* **Information shown**:
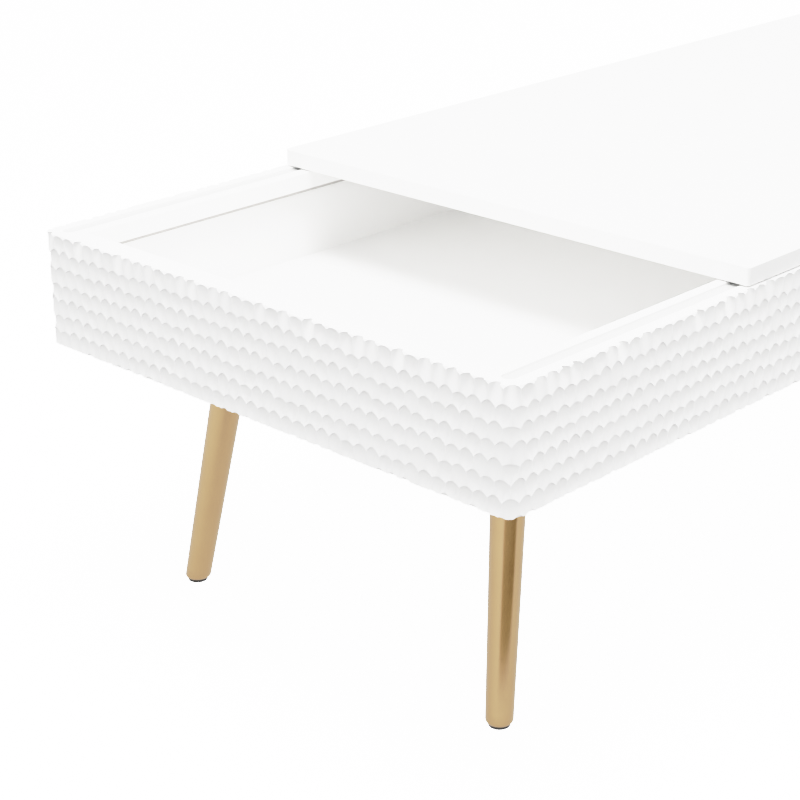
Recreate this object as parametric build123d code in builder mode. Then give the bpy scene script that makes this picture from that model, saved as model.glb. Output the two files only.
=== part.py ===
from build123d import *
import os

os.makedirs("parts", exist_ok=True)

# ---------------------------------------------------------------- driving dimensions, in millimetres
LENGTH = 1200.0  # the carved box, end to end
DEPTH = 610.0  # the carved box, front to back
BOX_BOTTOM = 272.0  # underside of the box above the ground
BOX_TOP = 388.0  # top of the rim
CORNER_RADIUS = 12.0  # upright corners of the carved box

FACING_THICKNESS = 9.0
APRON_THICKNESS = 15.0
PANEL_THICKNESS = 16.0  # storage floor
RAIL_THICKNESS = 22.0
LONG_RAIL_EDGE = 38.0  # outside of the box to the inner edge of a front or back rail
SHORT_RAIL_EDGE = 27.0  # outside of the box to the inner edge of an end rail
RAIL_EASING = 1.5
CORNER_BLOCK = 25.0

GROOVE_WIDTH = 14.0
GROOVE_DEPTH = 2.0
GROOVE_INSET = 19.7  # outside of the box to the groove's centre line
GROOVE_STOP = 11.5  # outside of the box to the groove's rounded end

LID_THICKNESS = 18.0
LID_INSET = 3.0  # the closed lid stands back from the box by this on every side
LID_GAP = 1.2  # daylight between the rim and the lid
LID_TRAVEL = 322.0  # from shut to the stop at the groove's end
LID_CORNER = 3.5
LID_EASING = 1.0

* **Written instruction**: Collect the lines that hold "this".

* **Written answer**:
Recreate this object as parametric build123d code in builder mode. Then give the bpy scene script that makes this picture from that model, saved as model.glb. Output the two files only.
LID_INSET = 3.0  # the closed lid stands back from the box by this on every side